Existem alguns pedidos. O nível é o mesmo da indústria em geral. Na Abinee, há grandes empresas, transacionais, que conseguem atravessar a tormenta com maior facilidade, mas estão fazendo grandes sacrifícios. A redução dos custos de operação não está relacionada apenas à mão de obra direta. Também há cortes nas direções das companhias. O momento é muito delicado. É evidente que as empresas nacionais estão pagando preço maior, considerando também a taxa de juro do Brasil. Se dependerem dos bancos, inviabilizam seus negócios.
A pequena poda no juro básico ajuda ou a melhor expectativa é esperar os próximos?
Acreditamos que o país chegará, no fim de 2017, a um juro ao redor de 10%. Da forma como éramos governados, o único instrumento para tentar segurar a inflação era a taxa Selic. Agora, com a PEC 241, há demonstração para o mercado de que haverá maior disciplina fiscal. O ambiente está mais favorável para queda do juro. A inflação começa a dar sinais de baixa. Além disso, as expectativas têm de estar favoráveis. Com projeção desfavorável, falando popularmente, desgraça pouca é bobagem. Sem disciplina fiscal e com preços administrados de maneira irreal, cria-se uma bomba para o futuro. A bomba explodiu agora, na mão do novo governo, que é obrigado a fazer toda essa ginástica e dar demonstrações de que há ambiente político para sustentação a medidas de austeridade.
O pior já passou ou ainda pode haver surpresas negativas?
Chegamos ao fundo do poço. Quando batemos o pé lá embaixo, foi como um trampolim. Estamos no estágio de aproveitar o impulso da batida no fundo do poço. Não é nada para ficarmos extremamente animados. Falta muito a ser feito. Mas estamos tomando atitudes que começam a demonstrar, para os brasileiros e para o mundo, que o país é viável e que superaremos a crise. As mudanças necessárias, do ponto de vista político, foram feitas. Nos últimos anos, a política nunca havia influenciado tanto a atividade econômica.
Quais as projeções da Abinee para o PIB em 2017 e para este ano?
Crescimento de 1% a 1,5%. Se a economia subir 1%, a indústria eletroeletrônica terá alta de 3%. É uma correlação histórica. O segundo semestre é sempre melhor do que o primeiro no setor. A expectativa é terminar empatado com 2015 em faturamento nominal, de R$ 142 bilhões, mas queda real de 9%.

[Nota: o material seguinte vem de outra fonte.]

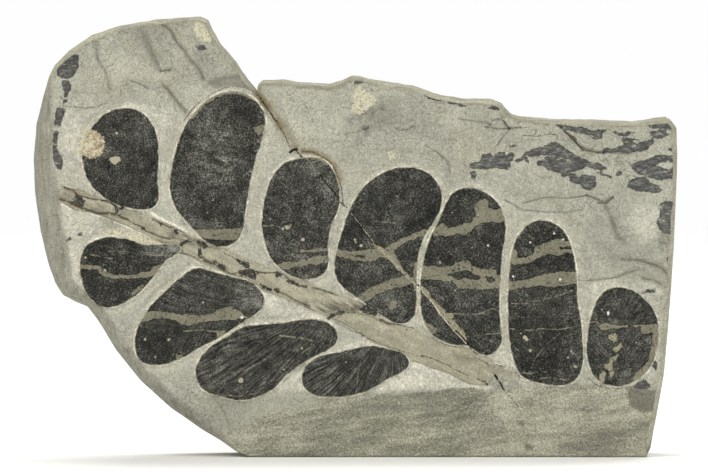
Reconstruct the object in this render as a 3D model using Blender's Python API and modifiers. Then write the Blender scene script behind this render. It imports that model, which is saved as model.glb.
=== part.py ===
"""A fossil fern plate: a slab of grey shale with one frond of a seed fern pressed flat on its face.

The slab stands on a sawn foot. Its face looks towards -Y, +X runs to the right along the face and +Z is up.
The origin is under the middle of the slab, on the foot. Eleven leaflets (pinnules) and the stem that carried
them (the rachis) are thin coal films, each lying in its own shallow pocket with a prepared groove around it.
Outlines are written in millimetres as (x, z), seen from the front.
"""
import math

import bmesh
import bpy
from mathutils import Vector, noise

MM = 0.001

# Driving sizes of the slab, in millimetres
SLAB_THICKNESS = 22.0
BACK_Y = SLAB_THICKNESS / 2
FRONT_Y = -SLAB_THICKNESS / 2
COVER_RISE = 1.0
FOSSIL_Y = FRONT_Y + COVER_RISE
SIDE_START_Y = -3.5
LEFT_BEVEL_WIDTH = 5.0
LOOSE_EDGE_WIDTH = 0.9
SIDE_ROUGHNESS = 0.7
SIDE_RINGS = 4
# Below this height, and at the notch, the edge is sharp and nothing is worn away.
SHARP_BELOW_Z = 1.0
# How far the forms that cut the face reach in front of it.
CLEARANCE = 2.0

# The sawn bevel above the foot
FOOT_BEVEL_TOP_Z = 13.2
FOOT_FRONT_Y = -5.2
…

A situação das indústrias eletroeletrônicas gaúchas é diferente do cenário do restante do país?
É bastante diferente até pelos problemas fiscais do Rio Grande do Sul. No momento em que o Estado não consegue pagar os servidores públicos, eles não podem comprar geladeira ou celular, por exemplo. O Rio Grande do Sul, assim como outros Estados, cria dificuldades para os negócios. Felizmente, deveremos ter melhoria substancial com a lei de repatriação de capitais, um recurso extraordinário que vai melhorar um pouco as finanças. Esses fatores começam a ajudar o ambiente. No caso de Rio Grande do Sul e outros Estados, como Rio de Janeiro, a situação é muito complicada. Com o represamento dos salários dos servidores, há menos consumo de bens duráveis. A indústria instalada aqui sofre outra dificuldade, que é a dependência da Petrobras. Há forte área de automação no Estado. Isso gera demissões e, consequentemente, menos consumidores. Mas acreditamos que, a partir do próximo ano, o setor comece a se recuperar um pouco.